Add an index → CREATE INDEX CONCURRENTLY. It builds without blocking writes. It cannot run inside a transaction, so the migration that uses it must be a no-transaction migration (it manages its own statement boundaries) and must be written to be re-runnable, because a failed CONCURRENTLY build leaves an INVALID index that the next run must DROP ... IF EXISTS and rebuild:

-- migrate: no-transaction
-- online-safe: CONCURRENTLY builds without an ACCESS EXCLUSIVE lock; no-tx migration.
DROP INDEX CONCURRENTLY IF EXISTS certificates_expiry_idx;
CREATE INDEX CONCURRENTLY certificates_expiry_idx ON certificates (not_after);

**Add a NOT NULL column → add nullable, backfill, then constrain with NOT VALID

VALIDATE.** Adding NOT NULL directly (without a constant default) rewrites the table under a long lock. Instead add the column nullable, backfill in batches, add a CHECK (col IS NOT NULL) NOT VALID (a cheap metadata-only lock), then VALIDATE CONSTRAINT (which scans under a weak SHARE UPDATE EXCLUSIVE lock that does not block writes):

-- 0040: add nullable + backfill (batched in app code or a follow-up).
ALTER TABLE owners ADD COLUMN IF NOT EXISTS region text;
-- 0041:
-- online-safe: NOT VALID adds the constraint without scanning; VALIDATE scans under
-- a weak lock that does not block writes.
ALTER TABLE owners ADD CONSTRAINT owners_region_not_null CHECK (region IS NOT NULL) NOT VALID;
ALTER TABLE owners VALIDATE CONSTRAINT owners_region_not_null;

Rename or retype a live column → expand–contract, never in place. A rename or ALTER COLUMN ... TYPE breaks in-flight queries and rewrites the table. Instead: expand (add the new column/shape and have the app dual-write), migrate (backfill), then contract (drop the old column) in a later release once no running version reads it. Each step is its own additive, forward-only migration.

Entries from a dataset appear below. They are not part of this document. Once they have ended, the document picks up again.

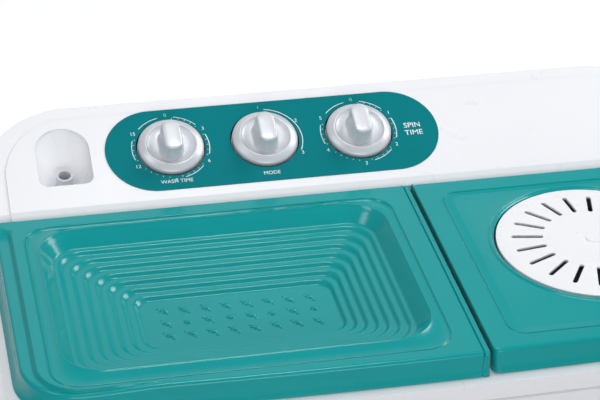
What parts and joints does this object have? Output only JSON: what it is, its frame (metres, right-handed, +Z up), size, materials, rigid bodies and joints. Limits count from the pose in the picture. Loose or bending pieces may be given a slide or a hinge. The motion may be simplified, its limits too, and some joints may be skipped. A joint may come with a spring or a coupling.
{
  "type": "twin tub washer",
  "caption": "Twin tub washing machine with a wash tub and a spin tub under hinged lids, a scrub tray in one lid and a sloping console with rotary knobs.",
  "frame": {"origin": "middle of the box's underside, on the surface the feet stand on", "axes": "+X to the user's right along the long side, +Y to the rear, +Z up"},
  "size_m": [0.78, 0.4559, 0.9296],
  "materials": {
    "white_plastic": "smooth gloss moulding",
    "cabinet_plastic": "smooth gloss moulding",
    "base_plastic": "fine moulded grain",
    "lid_teal": "glossy teal moulding",
    "panel_teal": "printed gloss sheet",
    "vent_white": "gloss moulding",
    "knob_silver": "satin silver paint",
    "tub_plastic": "moulded polypropylene",
    "basket_plastic": "moulded polypropylene",
    "inlet_grey": "moulded",
    "control_black": "moulded",
    "rubber_black": "matt rubber",
    "brake_lining": "pressed lining",
    "shaft_steel": "ground",
    "sheet_steel": "zinc coated sheet",
    "screw_steel": "bright zinc",
    "spring_steel": "oiled wire",
    "motor_metal": "die cast",
    "pulley_metal": "die cast",
    "cable_black": "sheath",
    "capacitor_shell": "moulded case",
    "strap_plastic": "flexible strap"
  },
  "bodies": {
    "cabinet_body": {"base_tray": "base_plastic", "rubber_feet": "rubber_black", "cabinet_shell": "cabinet_plastic", "rear_service_panel": "sheet_steel", "rear_panel_screws": "screw_steel", "top_cover": "white_plastic", "control_panel": "panel_teal", "wash_timer_body": "control_black", "selector_body": "control_black", "spin_timer_body": "control_black", "inlet_spigot": "inlet_grey", "inlet_duct": "tub_plastic", "filter_cover": "tub_plastic", "lint_filter": "tub_plastic", "wash_tub": "tub_plastic", "bearing_housing": "motor_metal", "v_belt": "rubber_black", "wash_motor_body": "motor_metal", "drive_plate": "sheet_steel", "motor_grommets": "rubber_black", "spin_outer_tub": "tub_plastic", "spin_seal": "rubber_black", "spin_motor_body": "motor_metal", "spin_motor_base": "sheet_steel", "suspension_springs": "spring_steel", "brake_bracket": "sheet_steel", "brake_cable": "cable_black", "motor_capacitor": "capacitor_shell", "drain_valve_body": "inlet_grey", "drain_hoses": "rubber_black", "drain_outlet_elbow": "inlet_grey", "wiring_harness": "cable_black", "cord_gland": "control_black", "internal_screws": "screw_steel"},
    "wash_lid_body": {"wash_lid": "lid_teal", "wash_lid_pins": "shaft_steel"},
    "spin_lid_body": {"spin_lid": "lid_teal", "spin_lid_pins": "shaft_steel", "spin_vent": "vent_white"},
    "wash_timer": {"wash_timer_knob": "knob_silver", "wash_timer_shaft": "shaft_steel"},
    "selector": {"selector_knob": "knob_silver", "selector_shaft": "shaft_steel"},
    "spin_timer": {"spin_timer_knob": "knob_silver", "spin_timer_shaft": "shaft_steel"},
    "pulsator_drive": {"pulsator": "basket_plastic", "pulsator_cap": "basket_plastic", "pulsator_shaft": "shaft_steel", "large_pulley": "pulley_metal"},
    "wash_motor_drive": {"wash_motor_rotor": "shaft_steel", "small_pulley": "pulley_metal"},
    "spin_drive": {"spin_basket": "basket_plastic", "press_disc": "basket_plastic", "spin_shaft": "shaft_steel", "brake_drum": "pulley_metal", "spin_motor_rotor": "shaft_steel"},
    "brake": {"brake_lever": "sheet_steel", "brake_shoe": "brake_lining"},
    "drain_valve": {"drain_valve_plunger": "inlet_grey", "drain_strap": "strap_plastic"}
  },
  "joints": [
    {"name": "wash_lid_hinge", "type": "hinge", "parent": "cabinet_body", "child": "wash_lid_body", "pos_m": [-0.16, 0.087, 0.863], "axis": [-1, 0, 0], "range_deg": [0, 95]},
    {"name": "spin_lid_hinge", "type": "hinge", "parent": "cabinet_body", "child": "spin_lid_body", "pos_m": [0.22, 0.087, 0.863], "axis": [-1, 0, 0], "range_deg": [0, 95]},
    {"name": "wash_timer_turn", "type": "hinge", "parent": "cabinet_body", "child": "wash_timer", "pos_m": [-0.1808, 0.16575, 0.89972], "axis": [0, 0.3786, -0.9255], "range_deg": [0, 300]},
    {"name": "selector_turn", "type": "hinge", "parent": "cabinet_body", "child": "selector", "pos_m": [-0.0798, 0.16575, 0.89972], "axis": [0, 0.3786, -0.9255], "range_deg": [0, 120]},
    {"name": "spin_timer_turn", "type": "hinge", "parent": "cabinet_body", "child": "spin_timer", "pos_m": [0.0227, 0.16575, 0.89972], "axis": [0, 0.3786, -0.9255], "range_deg": [0, 300]},
    {"name": "pulsator_spin", "type": "hinge", "parent": "cabinet_body", "child": "pulsator_drive", "pos_m": [-0.16, -0.059, 0.38], "axis": [0, 0, 1], "continuous": true},
    {"name": "wash_motor_spin", "type": "hinge", "parent": "cabinet_body", "child": "wash_motor_drive", "pos_m": [0.025, -0.059, 0.3], "axis": [0, 0, 1], "continuous": true},
    {"name": "basket_spin", "type": "hinge", "parent": "cabinet_body", "child": "spin_drive", "pos_m": [0.22, -0.044, 0.47], "axis": [0, 0, 1], "continuous": true},
    {"name": "brake_turn", "type": "hinge", "parent": "cabinet_body", "child": "brake", "pos_m": [0.283, 0.02, 0.22], "axis": [0, 0, -1], "range_deg": [0, 4.8]},
    {"name": "drain_lift", "type": "slide", "parent": "cabinet_body", "child": "drain_valve", "axis": [0, 0, 1], "range_m": [0, 0.0121]}
  ],
  "couplings": [
    {"joint": "wash_motor_spin", "follows": "pulsator_spin", "ratio": 4},
    {"joint": "brake_turn", "follows": "spin_lid_hinge", "ratio": 0.05},
    {"joint": "drain_lift", "follows": "selector_turn", "m_per_rad": 0.00573}
  ]
}
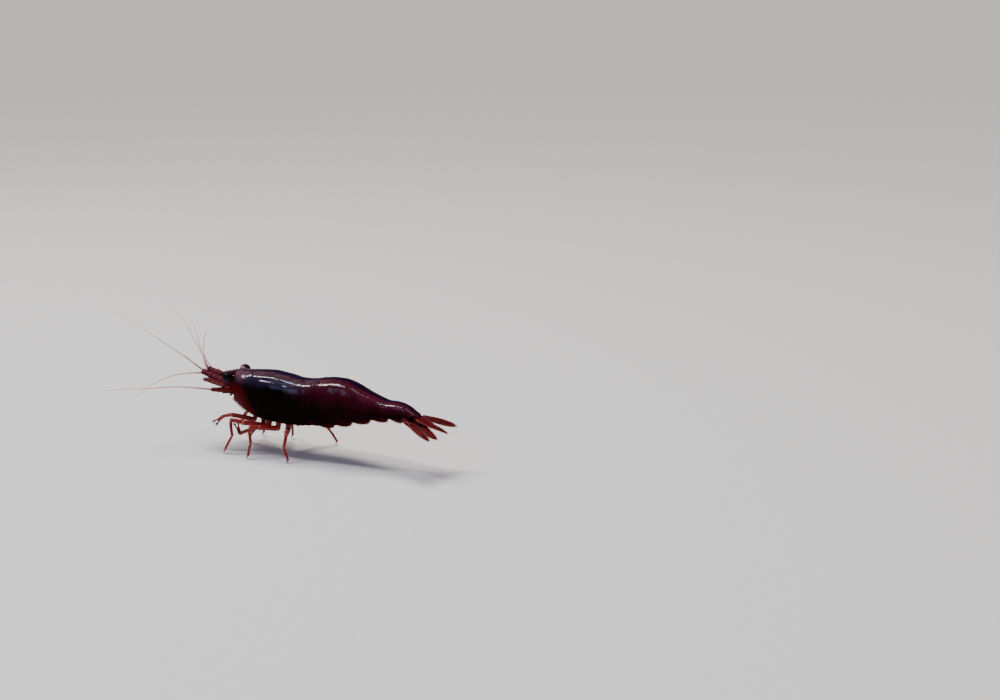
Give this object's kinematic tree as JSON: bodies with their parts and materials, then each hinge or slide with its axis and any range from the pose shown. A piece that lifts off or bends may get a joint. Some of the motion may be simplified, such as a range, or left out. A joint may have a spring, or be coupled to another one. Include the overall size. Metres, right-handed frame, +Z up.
{
  "type": "dwarf aquarium shrimp figure",
  "caption": "Still life-size freshwater shrimp standing on its legs, with long feelers, a shelled body and a spread tail fan.",
  "frame": {"origin": "on the floor, under the middle of the model's bounding box", "axes": "+Z up, head towards -X and tail towards +X, the animal's left side towards -Y"},
  "size_m": [0.0332, 0.0134, 0.0117],
  "materials": {
    "shell": "glossy dark maroon shell",
    "tail_shell": "glossy burgundy shell, thinner and redder",
    "limb": "satin dark red, slightly translucent",
    "feeler": "satin, red at the root and pale towards the tip",
    "eye": "high-gloss black"
  },
  "bodies": {
    "root": {"abdomen_1": "shell", "abdomen_2": "shell", "abdomen_3": "shell", "abdomen_4": "shell", "abdomen_5": "tail_shell", "abdomen_6": "tail_shell", "antenna_base_left": "limb", "antenna_base_right": "limb", "antenna_left": "feeler", "antenna_right": "feeler", "antennal_scale_left": "limb", "antennal_scale_right": "limb", "antennule_left": "limb", "antennule_left_lower": "feeler", "antennule_left_upper": "feeler", "antennule_right": "limb", "antennule_right_lower": "feeler", "antennule_right_upper": "feeler", "carapace": "shell", "eye_left": "eye", "eye_right": "eye", "eyestalk_left": "limb", "eyestalk_right": "limb", "head": "limb", "leg_1_left": "limb", "leg_1_right": "limb", "leg_2_left": "limb", "leg_2_right": "limb", "leg_3_left": "limb", "leg_3_right": "limb", "leg_4_left": "limb", "leg_4_right": "limb", "leg_5_left": "limb", "leg_5_right": "limb", "maxilliped_left": "limb", "maxilliped_right": "limb", "rostrum": "shell", "swimmeret_1_left": "limb", "swimmeret_1_right": "limb", "swimmeret_2_left": "limb", "swimmeret_2_right": "limb", "swimmeret_3_left": "limb", "swimmeret_3_right": "limb", "swimmeret_4_left": "limb", "swimmeret_4_right": "limb", "swimmeret_5_left": "limb", "swimmeret_5_right": "limb", "telson": "tail_shell", "thorax": "limb", "uropod_left_base": "tail_shell", "uropod_left_inner": "tail_shell", "uropod_left_outer": "tail_shell", "uropod_right_base": "tail_shell", "uropod_right_inner": "tail_shell", "uropod_right_outer": "tail_shell"}
  },
  "joints": []
}
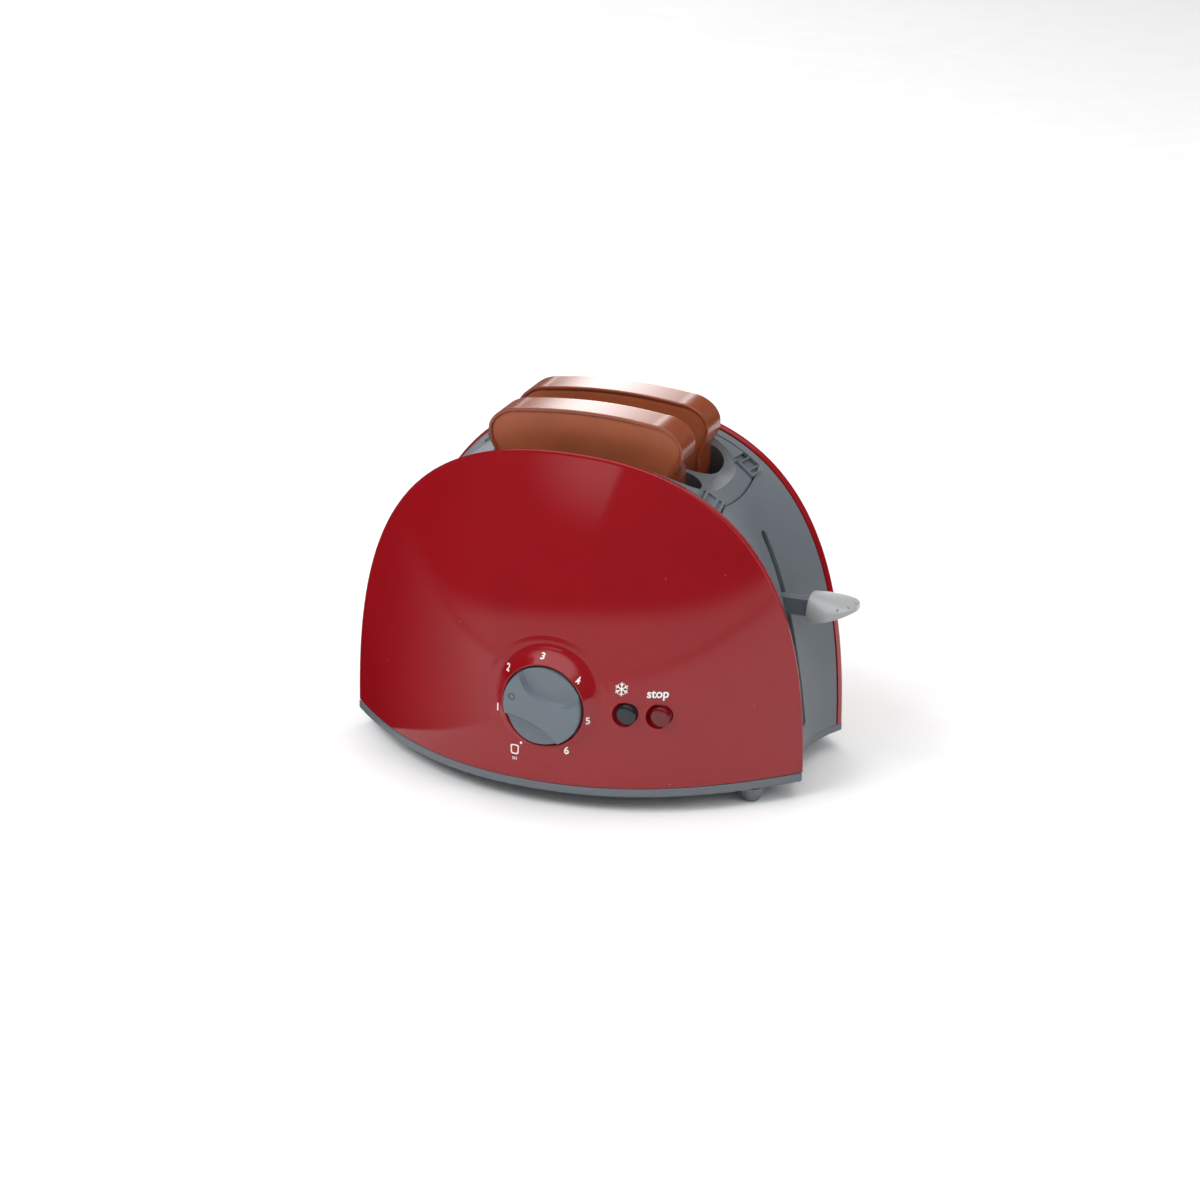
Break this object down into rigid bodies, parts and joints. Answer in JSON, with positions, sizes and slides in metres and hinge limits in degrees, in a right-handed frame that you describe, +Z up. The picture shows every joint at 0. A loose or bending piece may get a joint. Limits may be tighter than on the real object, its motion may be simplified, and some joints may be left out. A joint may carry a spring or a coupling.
{
  "type": "toy toaster",
  "caption": "Toy toaster with domed side shells, a sprung bread lift worked by an end lever, a turning browning dial, push buttons and loose toast slices.",
  "frame": {"origin": "centre of the bounding box in plan, on the ground under the feet", "axes": "+X along the toaster towards the lever, -Y is the front with the dial and the buttons, +Z up"},
  "size_m": [0.2024, 0.1458, 0.145],
  "materials": {
    "shell_red": "high gloss",
    "body_grey": "satin",
    "lever_silver": "satin silver lacquer",
    "dial_grey": "satin",
    "button_black": "gloss",
    "button_red": "gloss",
    "inner_dark": "plain",
    "steel": "bright",
    "toast_brown": "semi gloss"
  },
  "bodies": {
    "base": {"front_shell": "shell_red", "rear_shell": "shell_red", "middle_housing": "body_grey", "top_cover": "body_grey", "base_plate": "body_grey", "foot_right_front": "body_grey", "foot_right_rear": "body_grey", "foot_left_front": "body_grey", "foot_left_rear": "body_grey", "screw_right_front": "steel", "screw_right_rear": "steel", "screw_left_front": "steel", "screw_left_rear": "steel", "control_bracket": "inner_dark", "guide_rod_left": "steel", "guide_rod_right": "steel", "lift_spring_left": "steel", "lift_spring_right": "steel", "defrost_spring": "steel", "stop_spring": "steel"},
    "lift": {"carriage": "body_grey", "lever_knob": "lever_silver"},
    "dial": {"dial": "dial_grey", "dial_retainer": "inner_dark"},
    "defrost_button": {"defrost_button": "button_black"},
    "stop_button": {"stop_button": "button_red"},
    "toast_front": {"toast_front": "toast_brown"},
    "toast_rear": {"toast_rear": "toast_brown"}
  },
  "joints": [
    {"name": "lift_slide", "type": "slide", "parent": "base", "child": "lift", "axis": [0, 0, 1], "range_m": [-0.044, 0.022], "stiffness_N_per_m": 150, "springref_m": 0.0124, "deforming": ["lift_spring_left", "lift_spring_right"]},
    {"name": "dial_turn", "type": "hinge", "parent": "base", "child": "dial", "pos_m": [-0.00196, -0.0693, 0.0419], "axis": [0, -1, 0], "range_deg": [-228, 74]},
    {"name": "defrost_push", "type": "slide", "parent": "base", "child": "defrost_button", "axis": [0, 1, 0], "range_m": [0, 0.002], "stiffness_N_per_m": 300, "springref_m": -0.001},
    {"name": "stop_push", "type": "slide", "parent": "base", "child": "stop_button", "axis": [0, 1, 0], "range_m": [0, 0.002], "stiffness_N_per_m": 300, "springref_m": -0.001},
    {"name": "toast_front_lift_out", "type": "slide", "parent": "lift", "child": "toast_front", "axis": [0, 0, 1], "range_m": [0, 0.1]},
    {"name": "toast_rear_lift_out", "type": "slide", "parent": "lift", "child": "toast_rear", "axis": [0, 0, 1], "range_m": [0, 0.1]}
  ]
}
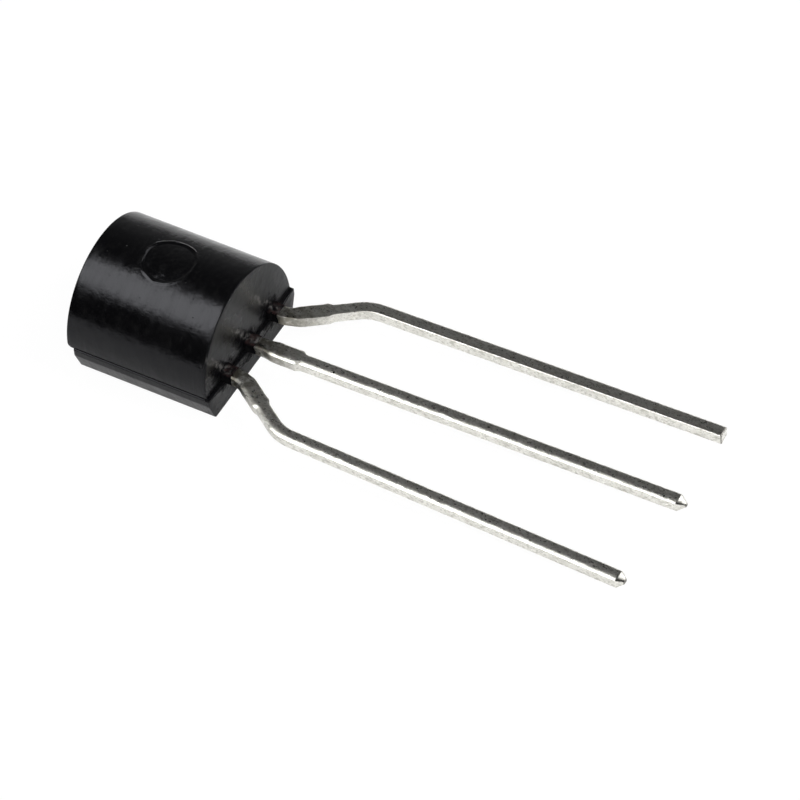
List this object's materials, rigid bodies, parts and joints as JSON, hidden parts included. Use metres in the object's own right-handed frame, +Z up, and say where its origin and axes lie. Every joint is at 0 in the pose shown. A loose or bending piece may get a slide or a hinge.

Because trstctl is forward-only, there is no down-migration to undo a bad online change — the pre-migration backup is the only rollback, so rehearse the pattern against a populated copy first.

Adding a migration (for contributors)

Add a new numbered file to the store's migrations directory (next integer prefix); never edit or renumber an already-shipped migration, since deployments track applied versions by number. Keep migrations additive and non-destructive so the forward-only policy stays low-risk; for a change to a populated table, follow the online-safe patterns above so it does not take a long ACCESS EXCLUSIVE lock. Any new persistent table is tenant-scoped with row-level security and joins the backup set (Backup & disaster recovery).

See Configuration → Datastores for the Postgres connection settings these commands use.

Bounded lock waits (OPS-MIG-LOCK-001)

The migration runner pins its session to lock_timeout = 5s, statement_timeout = 0, and idle_in_transaction_session_timeout = 60s. A lock-heavy DDL that cannot acquire its table lock fails fast with SQLSTATE 55P03 instead of queueing behind live traffic (where every later statement would queue behind the waiting ACCESS EXCLUSIVE). Statement runtime stays unbounded on purpose: legitimate migrations (CREATE INDEX CONCURRENTLY on a large table) run long — the bound is on lock WAITS, not on work. On a 55P03 failure, retry the migration in a quieter window; the advisory migration lock and the per-file idempotency rules above make the retry safe.